/---

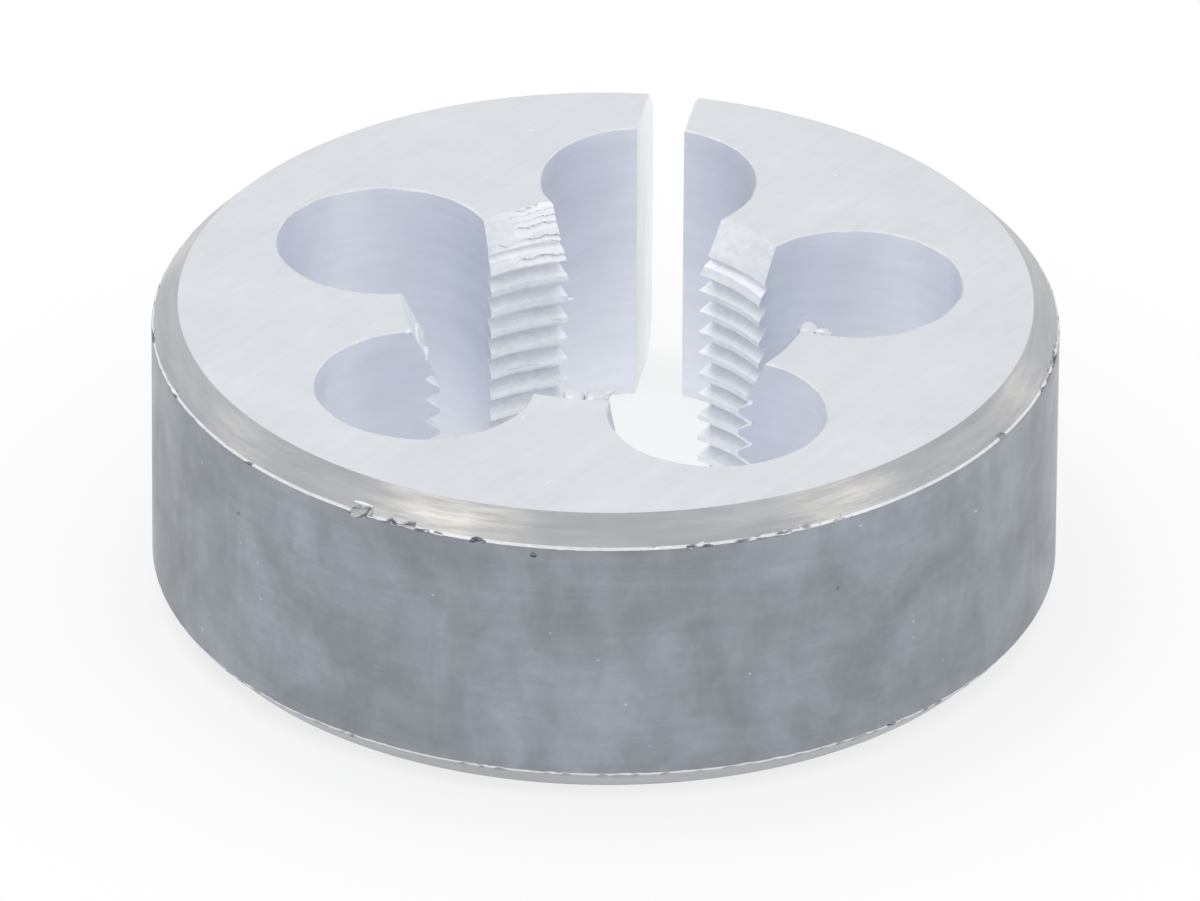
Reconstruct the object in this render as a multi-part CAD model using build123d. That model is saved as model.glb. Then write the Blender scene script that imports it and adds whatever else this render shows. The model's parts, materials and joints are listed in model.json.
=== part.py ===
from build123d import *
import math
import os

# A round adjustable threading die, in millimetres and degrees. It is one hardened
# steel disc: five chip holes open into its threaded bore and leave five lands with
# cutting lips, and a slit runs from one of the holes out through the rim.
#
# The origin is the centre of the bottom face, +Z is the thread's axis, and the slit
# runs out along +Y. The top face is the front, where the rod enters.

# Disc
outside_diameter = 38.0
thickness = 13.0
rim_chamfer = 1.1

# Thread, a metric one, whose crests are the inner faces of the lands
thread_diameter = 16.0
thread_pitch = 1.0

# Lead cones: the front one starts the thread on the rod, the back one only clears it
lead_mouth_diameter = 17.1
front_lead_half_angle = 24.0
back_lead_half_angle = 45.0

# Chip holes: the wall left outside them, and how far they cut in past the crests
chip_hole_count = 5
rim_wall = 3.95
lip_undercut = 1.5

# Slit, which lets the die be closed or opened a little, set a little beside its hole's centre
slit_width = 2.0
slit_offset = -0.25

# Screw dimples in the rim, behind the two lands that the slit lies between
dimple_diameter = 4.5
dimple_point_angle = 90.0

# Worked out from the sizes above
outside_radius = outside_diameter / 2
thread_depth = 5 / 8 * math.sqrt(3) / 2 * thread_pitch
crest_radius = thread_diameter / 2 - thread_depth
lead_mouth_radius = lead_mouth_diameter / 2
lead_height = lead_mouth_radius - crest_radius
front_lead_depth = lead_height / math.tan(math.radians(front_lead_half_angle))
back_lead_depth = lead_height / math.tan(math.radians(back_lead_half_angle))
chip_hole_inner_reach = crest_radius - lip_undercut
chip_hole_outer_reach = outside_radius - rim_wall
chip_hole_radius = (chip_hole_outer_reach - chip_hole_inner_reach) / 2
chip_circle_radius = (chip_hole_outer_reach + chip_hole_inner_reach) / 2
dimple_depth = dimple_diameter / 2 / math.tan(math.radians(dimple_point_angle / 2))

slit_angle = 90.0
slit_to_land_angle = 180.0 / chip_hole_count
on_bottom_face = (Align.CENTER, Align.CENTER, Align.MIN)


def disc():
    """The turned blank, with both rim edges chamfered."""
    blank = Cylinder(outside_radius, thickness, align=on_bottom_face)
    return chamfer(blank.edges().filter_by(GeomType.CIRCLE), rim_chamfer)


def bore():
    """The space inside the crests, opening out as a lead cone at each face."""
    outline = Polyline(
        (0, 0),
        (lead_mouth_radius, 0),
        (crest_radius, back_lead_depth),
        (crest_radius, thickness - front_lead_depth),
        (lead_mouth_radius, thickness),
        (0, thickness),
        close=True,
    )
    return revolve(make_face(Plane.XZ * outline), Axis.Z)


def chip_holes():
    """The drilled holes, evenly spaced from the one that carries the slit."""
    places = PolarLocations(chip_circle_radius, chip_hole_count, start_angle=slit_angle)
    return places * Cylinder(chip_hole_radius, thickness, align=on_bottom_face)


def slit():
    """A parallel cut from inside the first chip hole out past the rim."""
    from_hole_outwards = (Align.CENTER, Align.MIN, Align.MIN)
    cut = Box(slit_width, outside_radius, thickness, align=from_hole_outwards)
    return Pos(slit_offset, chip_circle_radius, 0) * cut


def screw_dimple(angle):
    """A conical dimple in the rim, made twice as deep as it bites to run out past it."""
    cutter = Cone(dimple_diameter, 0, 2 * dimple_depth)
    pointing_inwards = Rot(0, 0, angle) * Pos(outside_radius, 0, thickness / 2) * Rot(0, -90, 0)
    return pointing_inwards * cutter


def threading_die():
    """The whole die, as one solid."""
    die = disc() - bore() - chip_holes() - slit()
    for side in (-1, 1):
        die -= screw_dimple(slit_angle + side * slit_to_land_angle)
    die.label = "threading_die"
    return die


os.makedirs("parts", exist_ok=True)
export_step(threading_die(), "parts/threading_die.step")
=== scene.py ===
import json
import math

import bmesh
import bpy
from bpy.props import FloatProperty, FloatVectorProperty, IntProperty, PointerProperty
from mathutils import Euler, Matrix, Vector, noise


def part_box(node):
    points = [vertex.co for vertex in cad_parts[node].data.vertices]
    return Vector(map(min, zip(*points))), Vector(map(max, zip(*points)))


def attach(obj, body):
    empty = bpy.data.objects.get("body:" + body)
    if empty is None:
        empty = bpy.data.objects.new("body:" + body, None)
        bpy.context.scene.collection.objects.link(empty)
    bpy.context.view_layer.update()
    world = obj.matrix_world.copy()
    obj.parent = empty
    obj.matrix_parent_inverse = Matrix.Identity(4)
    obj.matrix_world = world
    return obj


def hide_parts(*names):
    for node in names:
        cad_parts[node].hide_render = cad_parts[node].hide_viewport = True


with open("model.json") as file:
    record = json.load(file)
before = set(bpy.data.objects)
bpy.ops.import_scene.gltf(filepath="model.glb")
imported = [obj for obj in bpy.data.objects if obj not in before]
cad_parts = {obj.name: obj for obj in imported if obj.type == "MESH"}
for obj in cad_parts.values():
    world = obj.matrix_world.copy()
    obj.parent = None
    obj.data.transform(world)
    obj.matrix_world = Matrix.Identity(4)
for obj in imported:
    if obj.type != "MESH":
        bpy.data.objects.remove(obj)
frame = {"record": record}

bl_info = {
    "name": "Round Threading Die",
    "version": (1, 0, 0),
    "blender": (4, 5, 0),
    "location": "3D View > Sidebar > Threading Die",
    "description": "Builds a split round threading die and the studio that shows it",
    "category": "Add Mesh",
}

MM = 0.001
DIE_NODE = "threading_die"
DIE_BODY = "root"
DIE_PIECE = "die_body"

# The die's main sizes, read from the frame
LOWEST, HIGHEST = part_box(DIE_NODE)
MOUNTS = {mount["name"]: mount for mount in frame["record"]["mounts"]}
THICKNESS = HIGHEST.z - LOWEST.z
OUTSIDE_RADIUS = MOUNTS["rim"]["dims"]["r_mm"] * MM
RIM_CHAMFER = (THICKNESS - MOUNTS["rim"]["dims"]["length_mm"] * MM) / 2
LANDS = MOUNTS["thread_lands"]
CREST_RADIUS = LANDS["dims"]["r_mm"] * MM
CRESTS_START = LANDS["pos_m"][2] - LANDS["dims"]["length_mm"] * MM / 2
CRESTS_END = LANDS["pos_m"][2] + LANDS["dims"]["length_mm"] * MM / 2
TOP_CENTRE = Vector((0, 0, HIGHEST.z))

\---

Using the data above, reproduce exactly the lines from the line that contains "for side in" through the line that contains "obj.matrix_world = world", including both.

# EXERCISE RESPONSE
    for side in (-1, 1):
        die -= screw_dimple(slit_angle + side * slit_to_land_angle)
    die.label = "threading_die"
    return die


os.makedirs("parts", exist_ok=True)
export_step(threading_die(), "parts/threading_die.step")
=== scene.py ===
import json
import math

import bmesh
import bpy
from bpy.props import FloatProperty, FloatVectorProperty, IntProperty, PointerProperty
from mathutils import Euler, Matrix, Vector, noise


def part_box(node):
    points = [vertex.co for vertex in cad_parts[node].data.vertices]
    return Vector(map(min, zip(*points))), Vector(map(max, zip(*points)))


def attach(obj, body):
    empty = bpy.data.objects.get("body:" + body)
    if empty is None:
        empty = bpy.data.objects.new("body:" + body, None)
        bpy.context.scene.collection.objects.link(empty)
    bpy.context.view_layer.update()
    world = obj.matrix_world.copy()
    obj.parent = empty
    obj.matrix_parent_inverse = Matrix.Identity(4)
    obj.matrix_world = world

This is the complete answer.